The women I work with can't help but laugh at me being sooooo picky over who I want to date and eventually marry.

I refuse to settle.

Thursday, January 2, 2014

New Year... New ??

-not boyfriend that's for sure.

Decided to go out for New Year's Eve with super high hopes I'd meet a cutie to kiss... ha!

I have a very dear friend who has also been venturing through online dating and she has met someone that makes her happy :) he happens to be in a band. She mentioned how her and some friends were going to hear the band play at this place I've never heard of before. I didn't have any other offers on the table, and I usually have a great time with her and her friends. So I went. Got dolled up looking adorable (as usual) only to pull into a biker bar.

I definitely was not amused by all of the smoke clouds and handlebar mustaches. This is where I'm supposed to find a cutie to kiss before midnight? No thanks.

Well I stayed for about 30 minutes or so, then my eyes started to really burn from the smoke and I was just like forget this. I'd rather be in bed. So, I left.

I've not posted in a while
Hard to post stories about the dates I'm not going on.

So many guys not initiating a date - it's pretty annoying.
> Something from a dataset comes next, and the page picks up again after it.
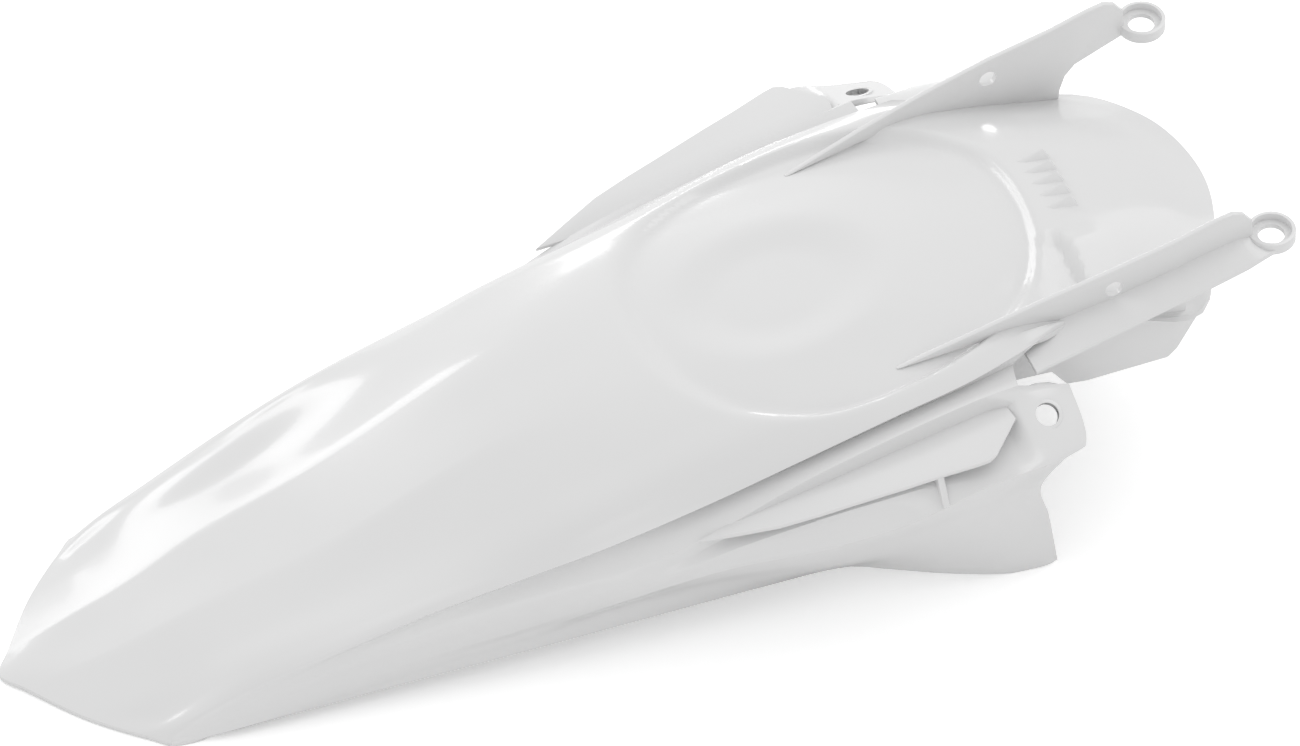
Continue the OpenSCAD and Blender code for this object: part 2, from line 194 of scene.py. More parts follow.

I hate being the one to suggest we meet up, but I'm always the one to do it! I haven't initiated conversations, I usually wait for them to message me first. So, sometimes I think hey let's get this thing moving along now before I get bored.

There's one guy I've just stopped talking to because he hasn't mentioned planning a date in the 516874836845 opportunities during conversation..I was bored.

I'm really starting to get bored with this online dating stuff. Might need to take yet another social hiatus, but knowing me I'll get bored with that and get back on.